Monday, 2 April 2007

In the absence of other news here is a gratuitous yarn photograph. 950 metres of lace weight cashmere by Knitwitch in a shade called Crushed Strawberry. It has some variegation but not too much to overpower a simple lace pattern. Whilst I am determined not to start anything with it until I have finished the melon shawl I have it on the table both for decorative purposes and so that I can think about the sort of pattern that might suit it. Sometimes the planning is the best part of a project and I intend to savour it.

Sunday, 1 April 2007

I am very excited about these socks. I have spoken already about my passion for slip stitches. Ha! That was before I discovered mosaic stitches. I would describe them as a slip stitch's more sophisticated older sister. Barbara Walker's Second Treasury has a very good introductory chapter which leads the knitter gently by the hand from simple zigzags right through to the most intricate of mazes and labyrynths, all created by only using one strand of yarn at a time. I am quite captivated. However, I am aware that a grand passion can be nipped in the bud by launching myself into an over complicated design before I have grasped the basic principles.
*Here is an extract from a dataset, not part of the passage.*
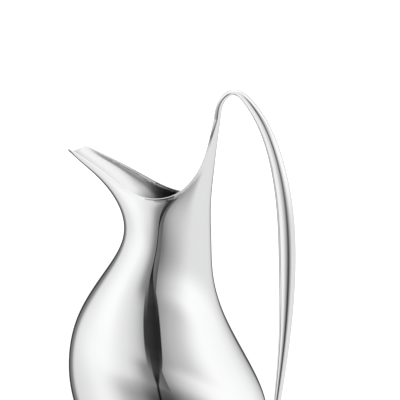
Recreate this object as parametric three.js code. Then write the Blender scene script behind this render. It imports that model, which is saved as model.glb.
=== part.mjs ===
// Silver water pitcher: polished hollowware vessel with a trough spout and a hollow loop handle.
// Millimetres, +Z up, standing face at z = 0, spout towards -X, handle towards +X, symmetric about y = 0.
import * as THREE from 'three';

const wall = 1.2; // sheet thickness of the vessel
const rootWall = 0.9; // sheet thickness where the handle grows out of the mouth
const thinning = { from: 225, to: 255 }; // heights between which the wall thins to rootWall
const gap = 0.3; // clearance left between soldered pieces
const tubeWall = 0.8; // wall of the hollow handle
const tenonFit = 0.5; // clearance between a tenon and the tube it fills

// Horizontal sections of the vessel, bottom to top. Each section blends a front ellipse (reach xFront,
// half length aFront, half width wFront) into a back ellipse (xBack, aBack, wBack).
const sections = [
  { z: 0, xFront: -45, aFront: 39.5, wFront: 35, xBack: 34, aBack: 39.5, wBack: 35 },
  { z: 6, xFront: -60, aFront: 55, wFront: 45.5, xBack: 50, aBack: 55, wBack: 44 },
  { z: 20, xFront: -75.5, aFront: 69.3, wFront: 57, xBack: 63.5, aBack: 69.3, wBack: 50 },
  { z: 45, xFront: -86, aFront: 73.5, wFront: 65, xBack: 66, aBack: 73.5, wBack: 56 },
  { z: 80, xFront: -89, aFront: 67, wFront: 68, xBack: 49, aBack: 69, wBack: 62 },
  { z: 115, xFront: -81, aFront: 54, wFront: 56.5, xBack: 30.3, aBack: 56, wBack: 49.5 },
  { z: 145, xFront: -62.5, aFront: 43.5, wFront: 43.5, xBack: 22.7, aBack: 44, wBack: 36 },
  { z: 172, xFront: -46.5, aFront: 37, wFront: 36.5, xBack: 21.6, aBack: 34, wBack: 29 },
  { z: 198, xFront: -50.5, aFront: 36.5, wFront: 34, xBack: 21.6, aBack: 26, wBack: 23 },
  { z: 220, xFront: -72, aFront: 32.5, wFront: 25.5, xBack: 24, aBack: 19.3, wBack: 17 },
  { z: 238, xFront: -95.5, aFront: 18, wFront: 17, xBack: 26.7, aBack: 13.3, wBack: 11 },
  { z: 264, xFront: -102, aFront: 10, wFront: 17, xBack: 30.8, aBack: 4, wBack: 3.9 },
];

// Lip line as angle round the section (0 = back, 180 = front) and height, from the handle root down to
// the throat, up to the spout corner and across the dipped pouring edge. The last point mirrors the edge.
const lipPoints = [
  [48.5, 264],
  [44.5, 247],
  [44.5, 232],
  [51, 221.5],
  [60, 213.5],
  [71.5, 207.8],
  [86, 205.3],
  [100, 206.9],
  [110, 211.8],
  [114.5, 218.5],
  [117.5, 228],
  [127, 237.8],
  [139, 237.3],
  [160, 235.7],
  [180, 235.1],
  [200, 235.7],
];
const lipRootEnd = 4; // index of the lip point where the root walls begin
const lipSpoutStart = 8; // index where the spout walls begin
const lipCorner = 11;
const lipCentre = 14;

// Centreline of the handle in the plane y = 0 with its half thickness in that plane.
const handlePoints = [
  { x: 28.7, z: 264, half: 2.1 },
  { x: 33.3, z: 279.3, half: 2 },
  { x: 40.5, z: 284.4, half: 2.1 },
  { x: 56.5, z: 274, half: 3.4 },
  { x: 70.5, z: 250, half: 4.7 },
  { x: 81.3, z: 209.6, half: 6 },
  { x: 84.9, z: 155.4, half: 6.3 },
  { x: 83.2, z: 106.6, half: 4.5 },
  { x: 75.7, z: 42, half: 2.3 },
];
const handleFoot = { z: 27, halfHeight: 6, halfWidth: 4.6 }; // where the handle lands on the belly
const footPull = { handle: 17, belly: 15 }; // how strongly the foot leaves the handle and meets the belly
const rootEase = 26; // stretch over which the root contour turns into the oval handle section
const lipShare = 0.66; // part of the root contour that follows the vessel; the rest closes its front
const frontBulge = 0.8; // how far that closed front stands proud of the lip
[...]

Thoughtfully, Walker offers this pair of patterns, Macedonian stitch and Russian stitch by way of an introduction to the principle. I think they lend themselves perfectly to a sock as one stripes vertically and one horizontally. I gave the sock a folded over hem in order to use the Macedonian stitch as the cuff then allowed the Russian stitch to run down the ankle and instep. The yarn is, once again from the Yarn Yard Sock Club.